The corporate veil may be lifted in the following instances:
1) to investigate the relationships between the holding company and subsidiary company;
2) to investigate the number and names of members of the company;
3) to investigate the true ownership of shares and controlling power over the company.
4) to investigate lawful objects of the company;
5) to investigate mismanagement and oppression by the majority
6) to investigate the character of the company where it is trading with an alien enemy or persons managing the affairs of the company are under the control of enemies or see residing in enemy country;
7) to investigate into the affairs where there exists a tendency to create monopoly.
8) to investigate the company affairs where it is used for tax evasion or to circumvent tax obligation;
9) to investigate if the company is acting as an agent for its shareholders.
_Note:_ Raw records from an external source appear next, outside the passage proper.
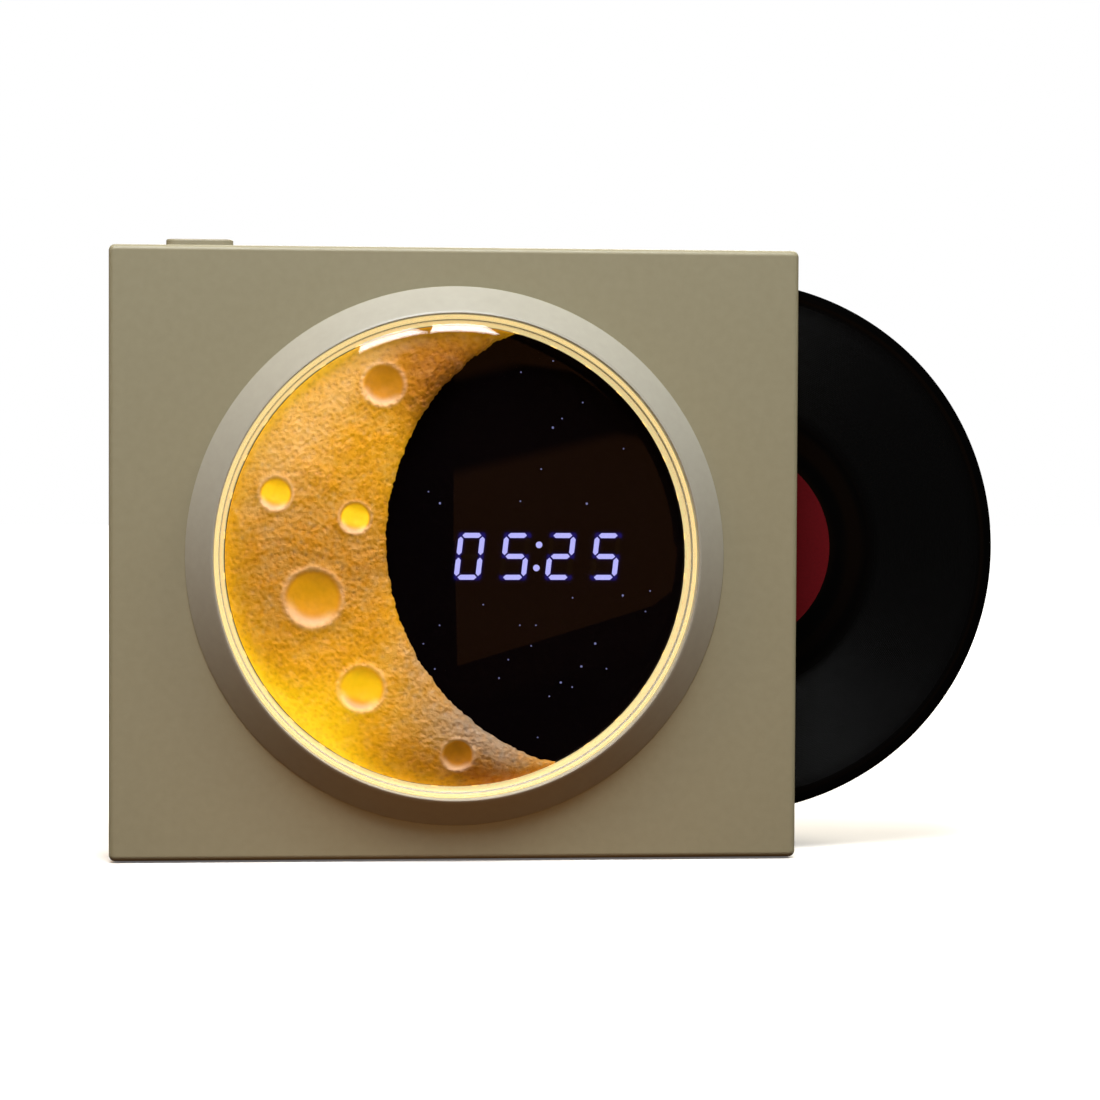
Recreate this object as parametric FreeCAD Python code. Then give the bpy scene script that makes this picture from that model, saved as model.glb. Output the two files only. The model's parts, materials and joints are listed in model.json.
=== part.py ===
import FreeCAD, Part
import math
import os

os.makedirs("parts", exist_ok=True)

# A desk clock shaped like a record sleeve: a thin box with a round lit dial that
# holds a crescent moon relief and a digital display, and a small record that
# slides in a slot in its right side. X runs to the right, Y runs from the front
# to the back, Z is up, and the origin lies on the table under the clock's middle.

# Record
record_radius = 87.5
record_thickness = 2.0
record_hole_radius = 3.63
record_edge_round = 0.5
label_radius = 33.2
label_thickness = 0.15
label_fit_gap = 0.05
record_inset = 18.8
record_rise = 2.3
record_side_clearance = 0.3
record_edge_clearance = 0.3

# Case
case_width = 220.0
case_depth = 36.0
case_wall = 2.5
case_corner_radius = 2.0
case_edge_radius = 1.8
record_margin = 9.5
case_top_rise = 1.4
foot_height = 0.6
slot_end_clearance = 1.0
parting_gap = 0.1
tongue_depth = 2.0
tongue_thickness = 1.2
tongue_gap = 0.15

# Feet
foot_inset = 14.0
foot_setback = 7.0
foot_joint_margin = 1.0
rear_foot_setback = 4.0

# Case screws and their posts
post_inset = 6.3
post_radius = 3.0
post_upper_inset = 70.0
post_joint_gap = 0.1
case_screw_radius = 1.1
case_screw_pilot_gap = 0.1
case_screw_hole_gap = 0.3
case_screw_length = 22.0
case_screw_head_radius = 2.3
case_screw_head_height = 1.5
case_screw_head_gap = 0.2
case_screw_sink = 0.3
drive_width = 0.6
drive_depth = 0.7
drive_reach_share = 0.6
case_screw_end_gap = 1.0

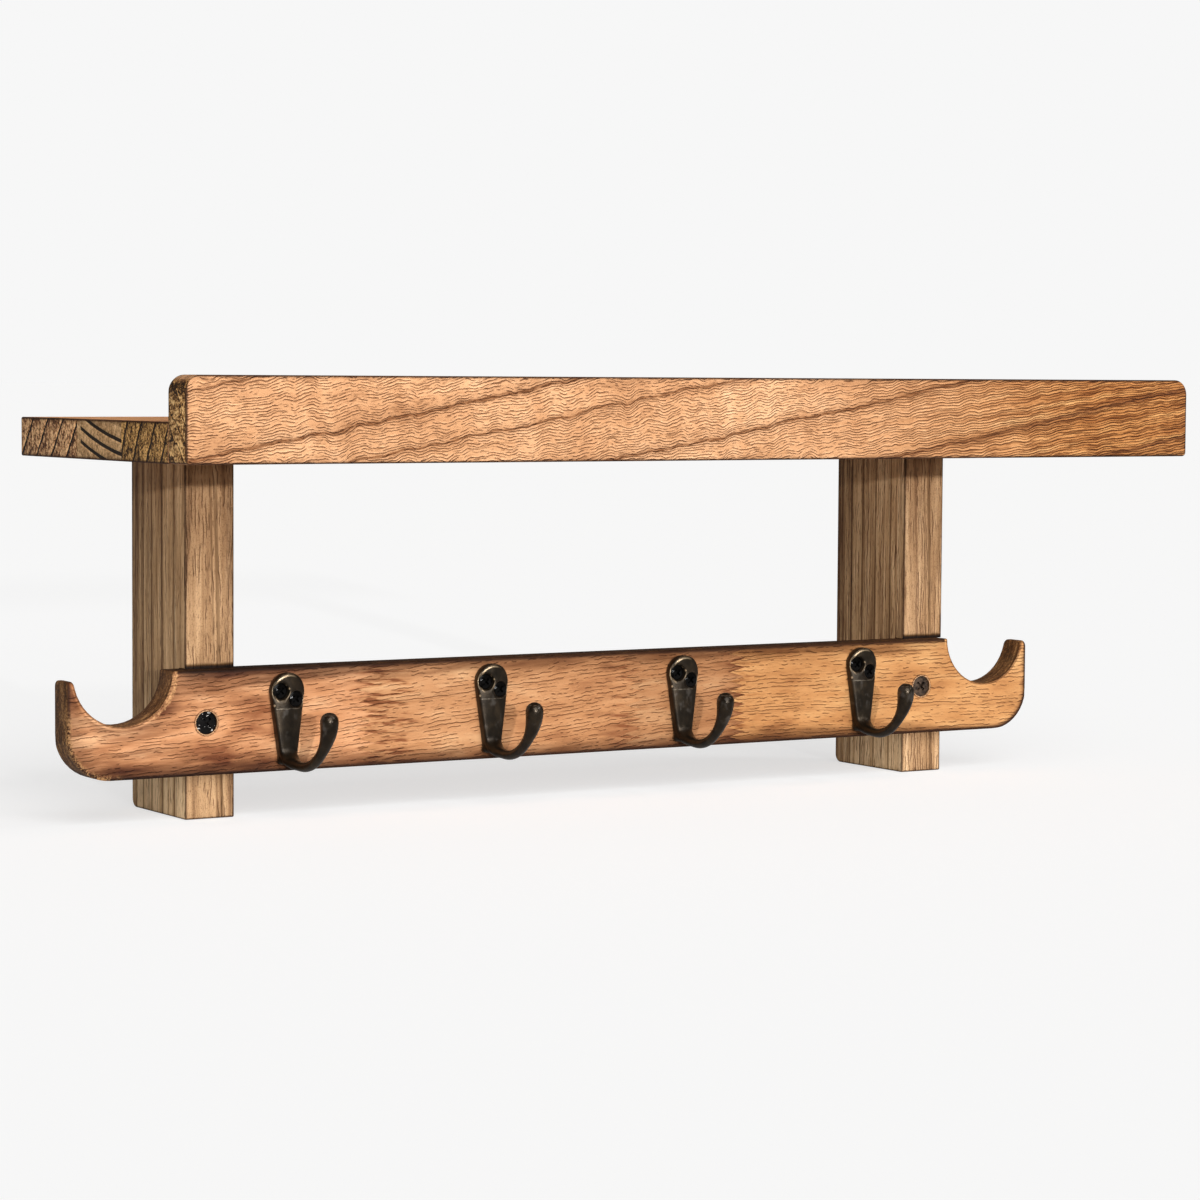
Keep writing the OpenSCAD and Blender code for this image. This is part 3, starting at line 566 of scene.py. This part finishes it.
def hook_metal(name, node):
    """Dark bronze, with worn edges and a painted highlight round the plate's upper left edge, and
    smoother on the knob.
    """
    g = Graph(name)
    x, y, z = g.x, g.y, g.z
    lo, hi = mm_box(node)
    aside, down, out = x - (lo[0] + hi[0]) / 2, hi[2] - z, hi[1] - y
    grain = g.noise(x / 0.55, y / 0.55, z / 0.55, 3.0, 0.6)
    cloud = g.noise(x / 5.0, y / 5.0, z / 7.0, 3.0, 0.55)
    bend = Val(g, g.new("ShaderNodeNewGeometry").outputs["Pointiness"])
    on_plate = g.rise(out, 14.0, 7.0)
    wear_and_highlight = g.rise(bend + grain * 0.02 + cloud * 0.015, 0.512, 0.55) * on_plate
    wear_and_highlight = wear_and_highlight * g.rise(down, 20.0, 14.0)
    colour = g.ramp(cloud + 0.5, [(0.25, tone(29, 23, 16)), (0.5, tone(44, 36, 26)),
                                  (0.8, tone(66, 54, 39))])
    lower = g.rise(down, 20.0, 34.0) * g.rise(out, 16.0, 8.0)
    colour = g.stain(lower * 0.6, colour, (0.45, 0.43, 0.38, 1))
    # a greyer patch below the screws, and a scratch above it
    patch = g.rise(g.noise(x / 4.0 + 5.0, y / 6.0, z / 6.0, 2.0), 0.02, 0.2)
    patch = patch * g.line(down, 21.0, 4.0, 6.0) * g.line(aside, -1.5, 3.0, 3.0)
    colour = g.mix(patch * 0.55, colour, tone(104, 98, 92))
    scratch = g.line(down, 15.8, 0.12, 0.25) * g.line(aside, -1.0, 4.5, 2.0)
    scratch = scratch * g.rise(g.noise(x / 1.2, y, z / 0.3, 1.0), -0.12, 0.08)
    colour = g.mix(scratch * 0.40, colour, tone(150, 138, 122))
    # a painted highlight along the front's edge round the plate's upper left
    above = 8.0 - down
    painted_highlight_crescent = g.line(g.away(aside, above), 6.8, 0.14, 0.36) * g.rise(above - aside * 1.3, 0.5, 6.5)
    painted_highlight_crescent = painted_highlight_crescent * g.rise(cloud, -0.25, 0.0) * on_plate
    # edge wear, with the painted highlight added to it
    wear_and_highlight = g.high(wear_and_highlight, painted_highlight_crescent * 0.8)
    colour = g.mix(wear_and_highlight * 0.85, colour, tone(196, 170, 136))
    knob = g.rise(y - lo[1], 11.0, 5.0) * g.rise(down, 25.0, 21.0)
    rough = cloud * 0.16 - g.high(wear_and_highlight * 0.08, knob * 0.10) + 0.36
    return g.finish(colour, rough, grain * 0.8 + cloud * 0.5, 0.00007, metallic=0.72)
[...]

10) To investigate the affairs where it is formed fro fraudulent purposes, to defeat and circumvent the law or to defraud its creditors or to avoid valid obligations.
Bombay High Court in (2004) 121 Comp. Cas 314 has held that the corporate veil may be lifted to the extent permitted under the statute and no more.
Registration and Certificate of Incorporation:
A company obtains separate legal existence only after it is registered under the Companies Act and is issued a certificate of incorporation by the Registrar of Companies of the State where registered office of the company is situated.